Unmittelbar nach dem 2. Weltkrieg hat sich in der Bevölkerung Österreichs sowie Deutschlands ein Opfermythos verbreitet, nach dem alle Seiten im Krieg schreckliche Dinge getan und doch alle auch gelitten hätten. Nur die Juden hätten mit ihrer Finanz- und Medienmacht eine Anerkennung ihres Leides auf Kosten des deutschen und österreichischen Volkes erlangen können. Eine solcher moralischer Relativismus, der den Holocaust mit den alliierten Bombardierungen deutscher Städte gleichsetzt, ist angesichts der grossen Schande psychologisch vielleicht nachvollziehbar, intellektuell jedoch eine unhaltbare Schwarz-Weiss-Malerei. Während dieser Opfermythos in der BRD durch einen weltgeschichtlich einmaligen Prozess der Aufarbeitung und Anerkennung der Schuld entmystifiziert wurde, hat sich dieser in Österreich noch verdoppelt: Man war nicht nur Opfer einer angeblichen jüdischen Medienmacht, die ein böses Bild von einem zeichnete, sondern erstes Opfer des Deutschen Reiches, und hatte diese Ansicht völkerrechtlich auch anerkannt bekommen.
Vor dem Hintergrund dieser doppelten Opferrolle und einer nicht aufgearbeiteten, aber latent bewussten Mitschuld am Holocaust fällt mancher in Österreich leicht in alteingesessene, universalistische Denkmuster der Nationalsozialisten, namentlich des Weltkampfes zwischen Ariern und Juden.

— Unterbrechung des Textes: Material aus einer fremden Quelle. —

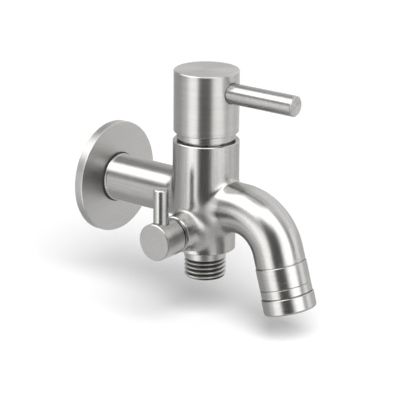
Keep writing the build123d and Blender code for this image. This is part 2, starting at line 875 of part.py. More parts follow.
# Handle head, bored for the spindle's splines, the lever and a grub screw
with BuildPart() as handle_head:
    with BuildSketch(barrel_section):
        with BuildLine():
            Polyline(
                (0, spline_bottom),
                (handle_cavity_r, spline_bottom),
                (handle_cavity_r, handle_bottom),
                (handle_r - edge_break, handle_bottom),
                (handle_r, handle_bottom + edge_break),
                (handle_r, handle_top - handle_edge),
                (handle_r - handle_edge, handle_top),
                (0, handle_top),
                close=True,
            )
        make_face()
    revolve(axis=barrel_axis)
    spline_hole = spline_sketch(
        level(spline_bottom), spindle_r - spline_step + fit_gap, spline_teeth, spline_depth
    )
    extrude(spline_hole, amount=spline_length + tap_over, mode=Mode.SUBTRACT)
    lever_plane = Plane(origin=(0, barrel_y, lever_z), x_dir=(1, 0, 0), z_dir=(0, -1, 0))
    with BuildSketch(lever_plane.offset(lever_seat)):
        Circle(lever_r + socket_clearance)
    extrude(amount=handle_r, mode=Mode.SUBTRACT)
    with BuildSketch(lever_plane.offset(lever_seat)):
        Circle(lever_stud_r)
    extrude(amount=-lever_stud_length - tap_over, mode=Mode.SUBTRACT)
    screw_plane = Plane(origin=(0, barrel_y, screw_z), x_dir=(1, 0, 0), z_dir=(0, 1, 0))
    with BuildSketch(screw_plane):
        Circle(screw_r)
    extrude(amount=2 * handle_r, mode=Mode.SUBTRACT)
handle_head.part.label = "handle_head"

# Lever rod with its stud in the head
with BuildPart() as lever_rod:
    with BuildSketch(lever_plane.offset(lever_seat)):
        Circle(lever_r)
    extrude(amount=lever_reach - lever_seat)
    chamfer(lever_rod.faces().sort_by(Axis.Y)[0].edges(), lever_edge)
    with BuildSketch(lever_plane.offset(lever_seat)):
        Circle(lever_stud_r - fit_gap)
    extrude(amount=-lever_stud_length)
lever_rod.part.label = "lever_rod"

# Grub screw that grips the spindle, with a hexagon for the key
with BuildPart() as handle_screw:
    screw_from = spindle_r - spline_step + 2 * fit_gap
    screw_to = handle_r - screw_setback
    with BuildSketch(screw_plane.offset(screw_from)):
        Circle(screw_r - fit_gap)
    extrude(amount=screw_to - screw_from)
    with BuildSketch(screw_plane.offset(screw_to)):
        RegularPolygon(screw_key / 2, 6, major_radius=False)
    extrude(amount=-screw_key, mode=Mode.SUBTRACT)
handle_screw.part.label = "handle_screw"

# Side headwork: the same valve again, smaller, lying in the boss
with BuildPart() as side_headwork:
    side_start = side_seat + side_lift
    with BuildSketch(side_section):
        with BuildLine():
            Polyline(
                (side_chamber_r, side_start),
                (side_headwork_r, side_start),
                (side_headwork_r, side_plug_at),
                (side_plug_r, side_plug_at),
                (side_plug_r, boss_reach),
                (side_flange_r, boss_reach),
                (side_flange_r, side_flange_end),
                (side_neck_r, side_flange_end),
                (side_neck_r, side_neck_end),
                (side_shaft_bore_r, side_neck_end),
                (side_shaft_bore_r, side_chamber_end),
                (side_chamber_r, side_chamber_end),
                close=True,
            )
        make_face()
    revolve(axis=side_axis)
    side_ring_at = side_plug_at + side_ring_setback
    with BuildSketch(side_section):
        with Locations((side_bore_r - seal_film - side_plug_cord / 2, side_ring_at)):
            Rectangle(side_plug_cord, side_plug_cord + 2 * groove_side)
    revolve(axis=side_axis, mode=Mode.SUBTRACT)
    with BuildSketch(out_along_boss(side_start)):
        Rectangle(4 * side_headwork_r, side_key_width + 2 * fit_gap)
    extrude(amount=side_moving_at - side_start, mode=Mode.SUBTRACT)
    with BuildSketch(out_along_boss(side_foot_at)):
        Rectangle(4 * side_headwork_r, side_window_width, rotation=window_angle)
    extrude(amount=side_foot_t, mode=Mode.SUBTRACT)
    side_stops = stop_sectors(
        out_along_boss(side_foot_at),
        side_chamber_r,
        side_stop_inner_r,
        clear_of_bar(side_foot_width, side_stop_inner_r),
        stroke / 2,
    )
    extrude(side_stops, amount=side_chamber_end - side_foot_at)
side_headwork.part.label = "side_headwork"

with BuildPart() as side_headwork_oring:
    with BuildSketch(side_section):
        with Locations((side_bore_r - seal_film - side_plug_cord / 2, side_ring_at)):
            Circle(side_plug_cord / 2)
    revolve(axis=side_axis)
side_headwork_oring.part.label = "side_headwork_oring"

with BuildPart() as side_seat_seal:
    with BuildSketch(out_along_boss(side_seat)):
        Circle(side_chamber_r - fit_gap)
        Circle(side_chamber_r - fit_gap - side_seal_width, mode=Mode.SUBTRACT)
    extrude(amount=side_seal_t)
side_seat_seal.part.label = "side_seat_seal"

with BuildPart() as side_fixed_disc:
    with BuildSketch(out_along_boss(side_disc_at)):
        Circle(side_chamber_r - fit_gap)
        Rectangle(2 * (side_chamber_r + side_key_reach), side_key_width)
    extrude(amount=side_disc_t)
    side_turn = clear_of_port(side_port_width, side_port_centre_r)
    side_fixed_ports = kidney_ports(
        out_along_boss(side_disc_at), side_port_centre_r, side_port_width, side_turn, 90
    )
    extrude(side_fixed_ports, amount=side_disc_t, mode=Mode.SUBTRACT)
side_fixed_disc.part.label = "side_fixed_disc"

with BuildPart() as side_moving_disc:
    with BuildSketch(out_along_boss(side_moving_at)):
        Circle(side_disc_r)
        for end in (-1, 1):
            with Locations((0, end * side_disc_r)):
                Rectangle(
                    side_tab_width + 2 * fit_gap, 2 * side_tab_reach, mode=Mode.SUBTRACT
                )
    extrude(amount=side_disc_t)
    side_moving_ports = kidney_ports(
        out_along_boss(side_moving_at), side_port_centre_r, side_port_width, side_turn, 0
    )
    extrude(side_moving_ports, amount=side_disc_t, mode=Mode.SUBTRACT)
side_moving_disc.part.label = "side_moving_disc"

with BuildPart() as side_spindle:
    with BuildSketch(out_along_boss(side_foot_at)):
        Circle(side_foot_r)
        Rectangle(side_foot_width, 2 * side_foot_r, mode=Mode.INTERSECT)
    extrude(amount=side_foot_t)
    with BuildSketch(out_along_boss(side_foot_at)):
        Circle(side_foot_r)
        Rectangle(side_tab_width, 2 * side_foot_r, mode=Mode.INTERSECT)
        Rectangle(
            side_tab_width, 2 * (side_disc_r - side_tab_reach + fit_gap), mode=Mode.SUBTRACT
        )
    extrude(amount=-side_tab_depth)
    with BuildSketch(out_along_boss(side_thrust_at)):
        Circle(side_spindle_r)
    extrude(amount=side_spline_at - side_thrust_at)
    side_spline = spline_sketch(
        out_along_boss(side_spline_at),
        side_spindle_r - spline_step,
        side_spline_teeth,
        side_spline_depth,
    )
    extrude(side_spline, amount=side_spline_length)
    side_oring_at = (side_chamber_end + side_neck_end) / 2
    side_oring_r = side_shaft_bore_r - seal_film - side_cord / 2
    with BuildSketch(side_section):
        with Locations((side_oring_r, side_oring_at)):
            Rectangle(side_cord, side_cord + 2 * groove_side)
        with Locations((side_spindle_r, side_clip_at + side_clip_t / 2)):
            Rectangle(2 * side_clip_groove, side_clip_t + 2 * fit_gap)
    revolve(axis=side_axis, mode=Mode.SUBTRACT)
side_spindle.part.label = "side_spindle"

with BuildPart() as side_spindle_oring:
    with BuildSketch(side_section):
        with Locations((side_oring_r, side_oring_at)):
            Circle(side_cord / 2)
    revolve(axis=side_axis)
side_spindle_oring.part.label = "side_spindle_oring"

with BuildPart() as side_thrust_washer:
    with BuildSketch(out_along_boss(side_thrust_at)):
        Circle(side_stop_inner_r - fit_gap)
        Circle(side_spindle_r + face_gap, mode=Mode.SUBTRACT)
    extrude(amount=side_thrust_t)
side_thrust_washer.part.label = "side_thrust_washer"

with BuildPart() as side_spindle_clip:
    with BuildSketch(out_along_boss(side_clip_at)):
        Circle(side_clip_r)
        Circle(side_spindle_r - side_clip_groove + fit_gap, mode=Mode.SUBTRACT)
        with Locations((side_clip_r, 0)):
            Rectangle(2 * side_clip_r, side_clip_mouth, mode=Mode.SUBTRACT)
    extrude(amount=side_clip_t)
side_spindle_clip.part.label = "side_spindle_clip"

# Side knob, bored for the splines, the pin lever and a grub screw
with BuildPart() as side_knob:
    with BuildSketch(side_section):
        with BuildLine():
            Polyline(
                (0, side_spline_at),
                (knob_cavity_r, side_spline_at),
                (knob_cavity_r, knob_back),
                (knob_r - knob_edge, knob_back),
                (knob_r, knob_back + knob_edge),
                (knob_r, knob_face - knob_edge),
                (knob_r - knob_edge, knob_face),
                (0, knob_face),
                close=True,
            )
        make_face()
    revolve(axis=side_axis)
    knob_spline_hole = spline_sketch(
        out_along_boss(side_spline_at),
        side_spindle_r - spline_step + fit_gap,
        side_spline_teeth,
        side_spline_depth,
    )
    extrude(knob_spline_hole, amount=side_spline_length + tap_over, mode=Mode.SUBTRACT)
    stem_plane = Plane(origin=(-stem_at, barrel_y, side_z))
    with BuildSketch(stem_plane.offset(stem_seat)):
        Circle(stem_r + socket_clearance)
    extrude(amount=knob_r, mode=Mode.SUBTRACT)
    with BuildSketch(stem_plane.offset(stem_seat)):
        Circle(stem_stud_r)
    extrude(amount=-stem_stud_length - tap_over, mode=Mode.SUBTRACT)
    knob_screw_plane = Plane(
        origin=(-knob_screw_at, barrel_y, side_z), x_dir=(1, 0, 0), z_dir=(0, 0, -1)
    )
    with BuildSketch(knob_screw_plane):
        Circle(knob_screw_r)
    extrude(amount=2 * knob_r, mode=Mode.SUBTRACT)
side_knob.part.label = "side_knob"

# Pin lever that stands on the knob
with BuildPart() as knob_stem:
    with BuildSketch(stem_plane.offset(stem_seat)):
        Circle(stem_r)
    extrude(amount=stem_top - side_z - stem_seat)
    chamfer(knob_stem.faces().sort_by(Axis.Z)[-1].edges(), stem_edge)
    with BuildSketch(stem_plane.offset(stem_seat)):
        Circle(stem_stud_r - fit_gap)
    extrude(amount=-stem_stud_length)
knob_stem.part.label = "knob_stem"

with BuildPart() as knob_screw:
    knob_screw_from = side_spindle_r - spline_step + 2 * fit_gap
    knob_screw_to = knob_r - knob_screw_setback
    with BuildSketch(knob_screw_plane.offset(knob_screw_from)):
        Circle(knob_screw_r - fit_gap)
    extrude(amount=knob_screw_to - knob_screw_from)
    with BuildSketch(knob_screw_plane.offset(knob_screw_to)):
        RegularPolygon(knob_screw_key / 2, 6, major_radius=False)
    extrude(amount=-knob_screw_key, mode=Mode.SUBTRACT)
knob_screw.part.label = "knob_screw"

pieces = [
    tap_body, wall_flange, flange_oring, flange_seal, outlet_nipple, nipple_washer,
    spout_sleeve, sleeve_oring, aerator_collar, aerator_washer, aerator_gauze, aerator_insert,
    headwork, headwork_oring, seat_seal, fixed_disc, moving_disc, spindle, spindle_orings,
    thrust_washer, spindle_clip, bonnet_ring, handle_head, lever_rod, handle_screw,
    side_headwork, side_headwork_oring, side_seat_seal, side_fixed_disc, side_moving_disc,
    side_spindle, side_spindle_oring, side_thrust_washer, side_spindle_clip,
    side_knob, knob_stem, knob_screw,
]
os.makedirs("parts", exist_ok=True)
for piece in pieces:
    export_step(piece.part, f"parts/{piece.part.label}.step")
print(len(pieces), "pieces written")
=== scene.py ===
# %% [markdown]
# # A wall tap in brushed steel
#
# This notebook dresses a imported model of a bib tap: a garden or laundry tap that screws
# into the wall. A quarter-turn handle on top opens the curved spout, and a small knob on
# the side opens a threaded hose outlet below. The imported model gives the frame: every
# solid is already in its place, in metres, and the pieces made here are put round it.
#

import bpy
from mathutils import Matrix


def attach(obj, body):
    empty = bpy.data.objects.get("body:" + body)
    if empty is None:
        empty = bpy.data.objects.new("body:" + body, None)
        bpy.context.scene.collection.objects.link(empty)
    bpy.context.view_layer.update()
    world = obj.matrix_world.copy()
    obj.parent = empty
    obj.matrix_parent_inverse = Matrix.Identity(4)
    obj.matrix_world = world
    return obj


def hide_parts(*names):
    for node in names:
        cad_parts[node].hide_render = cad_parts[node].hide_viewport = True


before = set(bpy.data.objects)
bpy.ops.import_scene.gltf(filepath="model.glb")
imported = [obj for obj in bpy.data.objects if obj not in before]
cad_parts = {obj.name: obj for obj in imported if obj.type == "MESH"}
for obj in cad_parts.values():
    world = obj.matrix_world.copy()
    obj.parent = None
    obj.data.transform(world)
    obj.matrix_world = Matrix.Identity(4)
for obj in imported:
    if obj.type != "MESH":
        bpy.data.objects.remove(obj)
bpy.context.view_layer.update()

from math import atan2, ceil, cos, pi, radians, sin, tan

import bpy
import numpy as np
from mathutils import Matrix, Vector
from mathutils.geometry import delaunay_2d_cdt

# %% [markdown]
# ## Lengths
#
# A plumber's drawing is in millimetres and Blender counts in metres, so each length is
# written in millimetres and turned into metres in one place, where a point is made.
# Turned parts share a few facts: where an axis stands, which way it runs, and two
# directions across it. A small class keeps them together. Its ring of directions is
# cos(angle) * across + sin(angle) * beside.

# %% Lengths and axes
mm = 0.001
barrel_y = -61.5
left = np.array([-1.0, 0, 0])
front = np.array([0, -1.0, 0])
up = np.array([0, 0, 1.0])


def unit(vectors):
    """Vectors divided by their length."""
    return vectors / np.linalg.norm(vectors, axis=-1, keepdims=True)


class Axis:
    """A line that a form is turned round: a point on it, its heading, two ways across."""

    def __init__(self, origin, heading, across):
        self.origin = np.array(origin, float)
        self.heading = unit(np.array(heading, float))
        self.across = unit(np.array(across, float))
        self.beside = np.cross(self.heading, self.across)

    def ring(self, angles):
        """Directions away from the axis, one for each angle."""
        return np.outer(np.cos(angles), self.across) + np.outer(np.sin(angles), self.beside)


barrel = Axis((0, barrel_y, 0), up, left)
print("the barrel stands", -barrel_y, "mm from the wall")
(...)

Nur tut er dies heute mit antiimperialistischen Vorzeichen: Wieder in einem Wiener Kaffeehaus erklärte mir ein Kellner, der aus einer bekannten sozialistischen Familie stammt, die Israelis benähmen sich im Westjordanland wie die Nazis in Polen. Dieser unsägliche Vergleich ist nur ein Beispiel, das Juden aus meiner Wahlheimat Wien von Linksaussen gut kennen. Der Israel-Palästina-Konflikt wird im Rahmen einer universalistisch-hegelianischen Geschichtshermeneutik von (Kolonial-)Herr und Knecht gelesen und alle historischen Fakten werden dem Narrativ des palästinensischen Befreiungskampfes untergeordnet – egal, wie weit hergeholt oder kontrafaktisch die Interpretation auch sein mag. So wird der Israeli von Goebbels „Ewigem Juden“ zum „Ewigen Kolonialherrn“ des Linken und der 7. Oktober 2023 zu einer zwar ungustiösen, aber letztendlich gerechtfertigten Verzweiflungstat einer nationalen Befreiungsbewegung.
Diese undifferenzierte Denkweise hat psychologische sowie ganz praktische Vorteile. Man positioniert sich auf der Seite der Unterdrückten und solidarisiert sich mit der in Österreich rasant anwachsenden und vermeintlich auch hier benachteiligten Bevölkerungsgruppe der Muslime, die en gros die antikoloniale Sichtweise auf den Nahen Osten teilt. Auch sind Linke einem intellektuell-revolutionären Gehabe nicht gerade abhold. Schliesslich gibt es aber auch einen subtilen Grund, der zu dieser Einstellung verleitet: die Möglichkeit, Schuld an den Verbrechen der Grossväter-Generation an den Juden, die dann auch ein Tätervolk wären, zu relativieren. Darüber sollten Linke und Antifaschisten, die sich heute bei Demonstrationen auf den Strassen Wiens mit den schlimmsten Antisemiten solidarisieren, ernstlich nachdenken.
Im Übrigen fordere ich die linken Bewegungen auf, sich aufzuklären, aus ihrer selbstverschuldeten Unmündigkeit zu befreien und das universalistische Gedankenkorsett vom imperialistischen Israeli und kolonial-unterdrückten Palästinenser abzulegen. Der Nahostkonflikt ist nicht in Schwarz-Weiss zu malen, sondern nur in unzähligen Grauschattierungen zu verstehen, und, so G'tt will, gütlich zu lösen.